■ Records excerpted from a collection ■
□ □ □
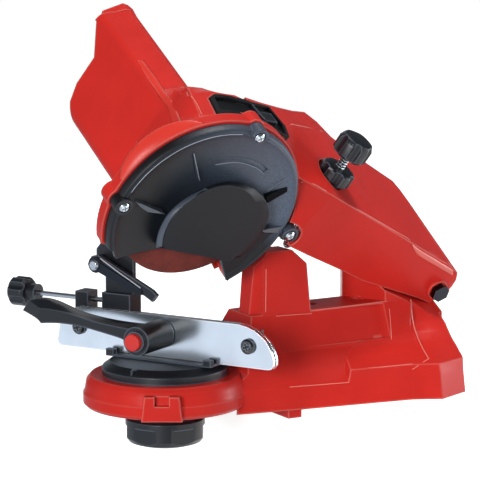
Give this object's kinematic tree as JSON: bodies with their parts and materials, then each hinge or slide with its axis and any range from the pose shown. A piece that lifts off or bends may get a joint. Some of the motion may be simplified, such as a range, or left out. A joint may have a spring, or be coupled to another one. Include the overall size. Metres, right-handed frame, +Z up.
{
  "type": "electric chainsaw sharpener",
  "caption": "Bench-mounted electric saw-chain grinder: tilted grinding head on a hinged arm over a swivelling chain vise with clamp lever, chain stop and depth stop",
  "frame": {"origin": "Midway between the two bench bolt holes, on the underside of the base.", "axes": "X to the rear (vise in front at -X), Y away from the operator, Z up."},
  "size_m": [0.2891, 0.2086, 0.2784],
  "materials": {
    "red": "moulded, satin gloss",
    "cap_red": "moulded",
    "black": "fine grain",
    "black_gloss": "satin",
    "zinc": "bright zinc plate",
    "steel": "machined",
    "dark_steel": "black oxide",
    "abrasive": "bonded ceramic grain",
    "rubber": "moulded"
  },
  "bodies": {
    "base": {"base_housing": "red", "lock_washer": "zinc"},
    "swivel": {"turntable": "black", "swivel_stud": "zinc", "vise_body": "black", "rear_jaw": "zinc", "jaw_screw_left": "dark_steel", "jaw_screw_right": "dark_steel", "clamp_bolt": "zinc"},
    "clamp_wheel": {"lock_knob": "black"},
    "jaw": {"front_jaw": "zinc"},
    "lever": {"clamp_lever": "black", "clamp_cap": "cap_red", "clamp_washer": "zinc"},
    "stop": {"stop_carriage": "black", "pawl_pin": "dark_steel"},
    "stop_drive": {"stop_screw": "zinc", "stop_knob": "black"},
    "finger": {"pawl": "black", "pawl_strip": "zinc"},
    "head": {"head_housing": "red", "guard": "black_gloss", "guard_cover": "black_gloss", "guard_screw_1": "zinc", "guard_screw_2": "zinc", "guard_screw_3": "zinc", "bearing_front": "steel", "bearing_rear": "steel", "motor_body": "steel", "cord_gland": "rubber", "switch_console": "black_gloss", "pivot_bolt": "dark_steel", "pivot_nut": "dark_steel"},
    "wheel": {"spindle": "steel", "grinding_disc": "abrasive", "flange_back": "steel", "flange_front": "steel", "spindle_nut": "steel"},
    "rocker": {"switch_rocker": "black_gloss"},
    "depth_rod": {"depth_screw": "zinc"},
    "depth_wheel": {"depth_knob": "black"},
    "depth_nut": {"depth_lock": "black"}
  },
  "joints": [
    {"name": "vise_swivel", "type": "hinge", "parent": "base", "child": "swivel", "pos_m": [-0.129, 0, 0.024], "axis": [0, 0, 1], "range_deg": [-65, 5]},
    {"name": "clamp_wheel_turn", "type": "hinge", "parent": "swivel", "child": "clamp_wheel", "pos_m": [-0.129, 0, 0], "axis": [0, 0, 1], "range_deg": [0, 180]},
    {"name": "arm_pivot", "type": "hinge", "parent": "base", "child": "head", "pos_m": [0.07379, -0.00273, 0.07074], "axis": [0, 0.866, 0.5], "range_deg": [0, 40]},
    {"name": "wheel_spin", "type": "hinge", "parent": "head", "child": "wheel", "pos_m": [-0.1275, -0.0425, 0.13961], "axis": [0, -0.866, -0.5], "continuous": true},
    {"name": "lever_turn", "type": "hinge", "parent": "swivel", "child": "lever", "pos_m": [-0.129, 0, 0.0505], "axis": [0.866, 0.5, 0], "range_deg": [0, 40]},
    {"name": "jaw_slide", "type": "slide", "parent": "swivel", "child": "jaw", "axis": [-0.866, -0.5, 0], "range_m": [0, 0.000601]},
    {"name": "stop_slide", "type": "slide", "parent": "swivel", "child": "stop", "axis": [0.5, -0.866, 0], "range_m": [-0.005, 0.004]},
    {"name": "stop_turn", "type": "hinge", "parent": "stop", "child": "stop_drive", "pos_m": [-0.14861, 0.05796, 0.065], "axis": [0.5, -0.866, 0], "range_deg": [-1801, 1441]},
    {"name": "pawl_lift", "type": "hinge", "parent": "stop", "child": "finger", "pos_m": [-0.15525, 0.04547, 0.091], "axis": [-0.866, -0.5, 0], "range_deg": [0, 25]},
    {"name": "depth_slide", "type": "slide", "parent": "head", "child": "depth_rod", "axis": [0.3289, -0.4722, 0.8179], "range_m": [0, 0.018]},
    {"name": "depth_turn", "type": "hinge", "parent": "depth_rod", "child": "depth_wheel", "pos_m": [-0.0451, -0.01132, 0.10161], "axis": [0.3289, -0.4722, 0.8179], "range_deg": [0, 6481]},
    {"name": "depth_nut_turn", "type": "hinge", "parent": "head", "child": "depth_nut", "pos_m": [-0.0451, -0.01132, 0.10161], "axis": [0.3289, -0.4722, 0.8179], "range_deg": [0, 360]},
    {"name": "switch_rock", "type": "hinge", "parent": "head", "child": "rocker", "pos_m": [-0.08588, -0.04827, 0.1916], "axis": [0, -0.866, -0.5], "range_deg": [-12, 0]}
  ],
  "couplings": [
    {"joint": "jaw_slide", "follows": "lever_turn", "m_per_rad": 0.00085944},
    {"joint": "stop_turn", "follows": "stop_slide", "rad_per_m": 6283.2},
    {"joint": "depth_turn", "follows": "depth_slide", "rad_per_m": 6283.2}
  ]
}
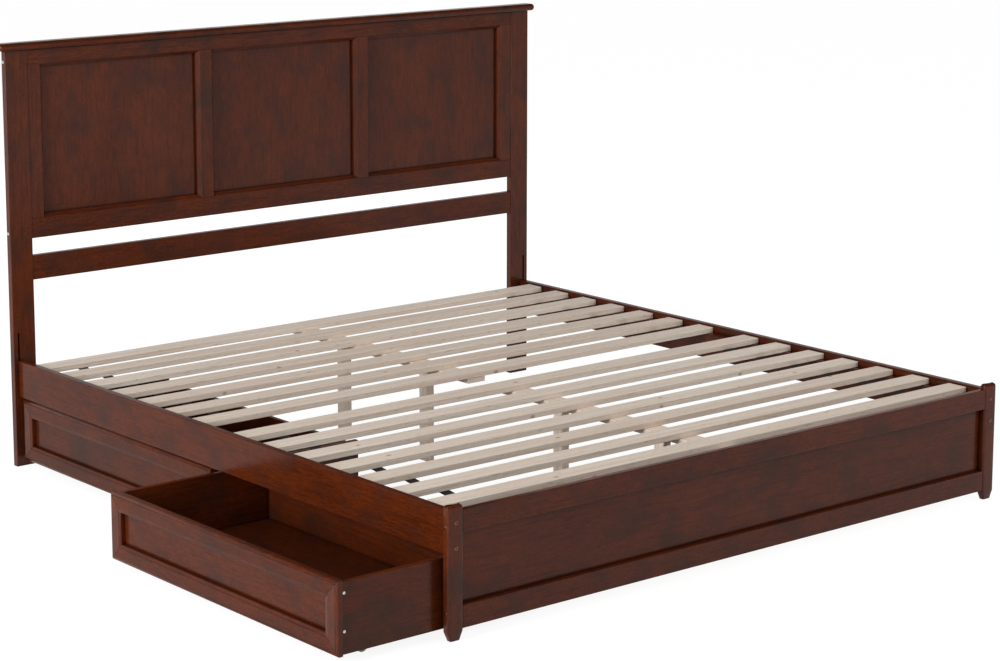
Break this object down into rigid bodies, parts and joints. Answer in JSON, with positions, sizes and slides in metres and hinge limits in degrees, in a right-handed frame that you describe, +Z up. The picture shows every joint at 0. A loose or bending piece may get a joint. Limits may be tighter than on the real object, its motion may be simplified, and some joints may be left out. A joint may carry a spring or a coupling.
{
  "type": "platform bed with storage drawers",
  "caption": "Slatted platform bed with a panelled headboard, a low footboard and storage drawers on casters that pull out from under one side rail.",
  "frame": {"origin": "on the floor, in the middle of the foot of the second centre leg from the foot end, on the bed's centre line", "axes": "+X across the bed to its right side, away from the drawers; +Y along the bed to the headboard; +Z up"},
  "size_m": [2.343, 2.121, 1.28],
  "materials": {
    "stained_frame": "semi-gloss walnut stain",
    "stained_drawer_front": "semi-gloss walnut stain",
    "stained_drawer_box": "satin walnut stain",
    "slat_pine": "bare planed pine",
    "webbing": "woven black webbing",
    "zinc_steel": "zinc plated",
    "caster_housing": "moulded",
    "wheel_nylon": "smooth nylon"
  },
  "bodies": {
    "bed_frame": {"headboard_post_left": "stained_frame", "headboard_post_right": "stained_frame", "headboard_cap": "stained_frame", "headboard_top_rail": "stained_frame", "headboard_bottom_rail": "stained_frame", "headboard_lower_rail": "stained_frame", "headboard_stile_left": "stained_frame", "headboard_stile_right": "stained_frame", "headboard_muntin_left": "stained_frame", "headboard_muntin_right": "stained_frame", "headboard_panel_left": "stained_frame", "headboard_panel_middle": "stained_frame", "headboard_panel_right": "stained_frame", "footboard_post_left": "stained_frame", "footboard_post_right": "stained_frame", "footboard_top_rail": "stained_frame", "footboard_bottom_rail": "stained_frame", "footboard_panel": "stained_frame", "side_rail_left": "stained_frame", "side_rail_right": "stained_frame", "slat_ledger_left": "stained_frame", "slat_ledger_right": "stained_frame", "slat_roll_foot": "slat_pine", "slat_roll_head": "slat_pine", "centre_beam_foot": "slat_pine", "centre_beam_head": "slat_pine", "centre_legs": "slat_pine", "slat_webbing": "webbing", "rail_bolts": "zinc_steel", "post_screws": "zinc_steel"},
    "foot_drawer": {"foot_drawer_front_top": "stained_drawer_front", "foot_drawer_front_bottom": "stained_drawer_front", "foot_drawer_front_stile_foot": "stained_drawer_front", "foot_drawer_front_stile_head": "stained_drawer_front", "foot_drawer_front_panel": "stained_drawer_front", "foot_drawer_box_front": "stained_drawer_box", "foot_drawer_side_foot": "stained_drawer_box", "foot_drawer_side_head": "stained_drawer_box", "foot_drawer_back": "stained_drawer_box", "foot_drawer_bottom": "stained_drawer_box", "foot_drawer_casters": "caster_housing"},
    "foot_drawer_wheel_front_foot": {"foot_drawer_wheel_front_foot": "wheel_nylon"},
    "foot_drawer_wheel_front_head": {"foot_drawer_wheel_front_head": "wheel_nylon"},
    "foot_drawer_wheel_rear_foot": {"foot_drawer_wheel_rear_foot": "wheel_nylon"},
    "foot_drawer_wheel_rear_head": {"foot_drawer_wheel_rear_head": "wheel_nylon"},
    "head_drawer": {"head_drawer_front_top": "stained_drawer_front", "head_drawer_front_bottom": "stained_drawer_front", "head_drawer_front_stile_foot": "stained_drawer_front", "head_drawer_front_stile_head": "stained_drawer_front", "head_drawer_front_panel": "stained_drawer_front", "head_drawer_box_front": "stained_drawer_box", "head_drawer_side_foot": "stained_drawer_box", "head_drawer_side_head": "stained_drawer_box", "head_drawer_back": "stained_drawer_box", "head_drawer_bottom": "stained_drawer_box", "head_drawer_casters": "caster_housing"},
    "head_drawer_wheel_front_foot": {"head_drawer_wheel_front_foot": "wheel_nylon"},
    "head_drawer_wheel_front_head": {"head_drawer_wheel_front_head": "wheel_nylon"},
    "head_drawer_wheel_rear_foot": {"head_drawer_wheel_rear_foot": "wheel_nylon"},
    "head_drawer_wheel_rear_head": {"head_drawer_wheel_rear_head": "wheel_nylon"}
  },
  "joints": [
    {"name": "foot_drawer_slide", "type": "slide", "parent": "bed_frame", "child": "foot_drawer", "axis": [-1, 0, 0], "range_m": [-0.323, 0.157]},
    {"name": "foot_drawer_wheel_front_foot_axle", "type": "hinge", "parent": "foot_drawer", "child": "foot_drawer_wheel_front_foot", "pos_m": [-1.203, -0.654, 0.017], "axis": [0, 1, 0], "continuous": true},
    {"name": "foot_drawer_wheel_front_head_axle", "type": "hinge", "parent": "foot_drawer", "child": "foot_drawer_wheel_front_head", "pos_m": [-1.203, 0.238, 0.017], "axis": [0, 1, 0], "continuous": true},
    {"name": "foot_drawer_wheel_rear_foot_axle", "type": "hinge", "parent": "foot_drawer", "child": "foot_drawer_wheel_rear_foot", "pos_m": [-0.883, -0.654, 0.017], "axis": [0, 1, 0], "continuous": true},
    {"name": "foot_drawer_wheel_rear_head_axle", "type": "hinge", "parent": "foot_drawer", "child": "foot_drawer_wheel_rear_head", "pos_m": [-0.883, 0.238, 0.017], "axis": [0, 1, 0], "continuous": true},
    {"name": "head_drawer_slide", "type": "slide", "parent": "bed_frame", "child": "head_drawer", "axis": [-1, 0, 0], "range_m": [0, 0.48]},
    {"name": "head_drawer_wheel_front_foot_axle", "type": "hinge", "parent": "head_drawer", "child": "head_drawer_wheel_front_foot", "pos_m": [-0.88, 0.372, 0.017], "axis": [0, 1, 0], "continuous": true},
    {"name": "head_drawer_wheel_front_head_axle", "type": "hinge", "parent": "head_drawer", "child": "head_drawer_wheel_front_head", "pos_m": [-0.88, 1.264, 0.017], "axis": [0, 1, 0], "continuous": true},
    {"name": "head_drawer_wheel_rear_foot_axle", "type": "hinge", "parent": "head_drawer", "child": "head_drawer_wheel_rear_foot", "pos_m": [-0.56, 0.372, 0.017], "axis": [0, 1, 0], "continuous": true},
    {"name": "head_drawer_wheel_rear_head_axle", "type": "hinge", "parent": "head_drawer", "child": "head_drawer_wheel_rear_head", "pos_m": [-0.56, 1.264, 0.017], "axis": [0, 1, 0], "continuous": true}
  ]
}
□ □ □
■ TASK OBJECTIVE ■
Whichever lines contain the string "this", select and copy them.

■ RESULT OF THE EXERCISE ■
Give this object's kinematic tree as JSON: bodies with their parts and materials, then each hinge or slide with its axis and any range from the pose shown. A piece that lifts off or bends may get a joint. Some of the motion may be simplified, such as a range, or left out. A joint may have a spring, or be coupled to another one. Include the overall size. Metres, right-handed frame, +Z up.
Break this object down into rigid bodies, parts and joints. Answer in JSON, with positions, sizes and slides in metres and hinge limits in degrees, in a right-handed frame that you describe, +Z up. The picture shows every joint at 0. A loose or bending piece may get a joint. Limits may be tighter than on the real object, its motion may be simplified, and some joints may be left out. A joint may carry a spring or a coupling.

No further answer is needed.